In che modo il religioso si è riferito ai falsi d'Arborea nella sua grammatica? 
«Angius cita e utilizza a più riprese i falsi d'Arborea: una lettera d'un vescovo al suo popolo, cronaca tarrese, grida del giudice Saltaro di Gallura, e altri. Sulla base di questi materiali, oltre che della Carta de Logu, ipotizza l'esistenza di un dialetto "medio o arborese". Evidentemente la dimostrazione è priva di valore. Ma l'idea era tutt'altro che malvagia, come dimostra il fatto che essa è stata ripresa in tempi recenti dai linguisti Antonio Sanna e Maurizio Virdis». 

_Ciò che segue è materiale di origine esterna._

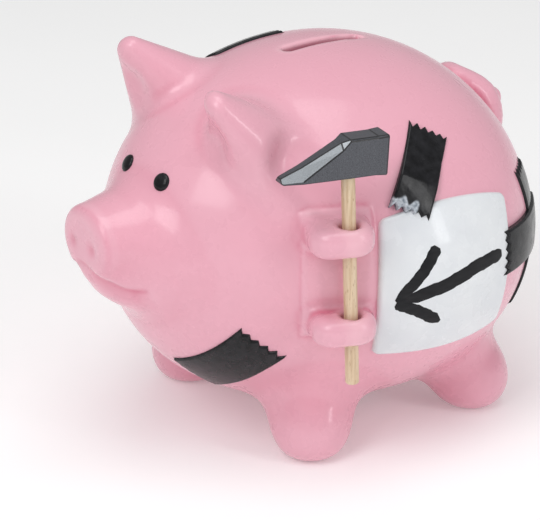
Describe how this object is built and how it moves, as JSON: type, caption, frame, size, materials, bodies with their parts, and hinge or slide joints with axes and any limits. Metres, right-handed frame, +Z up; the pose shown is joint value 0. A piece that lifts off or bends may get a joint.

La grammatica dell'Angius può essere considerata scientificamente valida? Nell'introduzione, auspicando che il suo lavoro sia "cosa utile", l'autore si rivolge prima di tutto ai linguisti. «È un'opera che ha valore storico, che riguarda la storia degli studi sulla lingua sarda. Dobbiamo prenderla in considerazione se vogliamo capire come si sono sviluppate le idee sul sardo».
Esistono degli aspetti innovativi nella sua ricerca linguistica? 
«Pur con i limiti già accennati, il lavoro si segnala come il primo tentativo di descrivere le caratteristiche e i documenti del sardo medievale. Ha inoltre il merito di richiamare l'attenzione sui dialetti centrali, che Madao e Spano immolarono sull'altare del Logudoro illustre, e di mostrare un'apprezzabile sensibilità per l'analisi dei processi di derivazione nominale». 
La riscoperta della lingua sarda proposta dall'Angius era ancora intrisa dell'ideale patriottico e del sentimento d'identità ereditati dal rifiorimento culturale di fine Settecento?
«Non c'è dubbio, anche se nel suo caso, come pure di altri intellettuali sardi suoi contemporanei, è corretto parlare di doppia identità o di identità oscillante tra il polo sardo e quello italiano. Nel senso che il sentimento di appartenenza a una patria sarda non ebbe mai coloriture anti-italiane».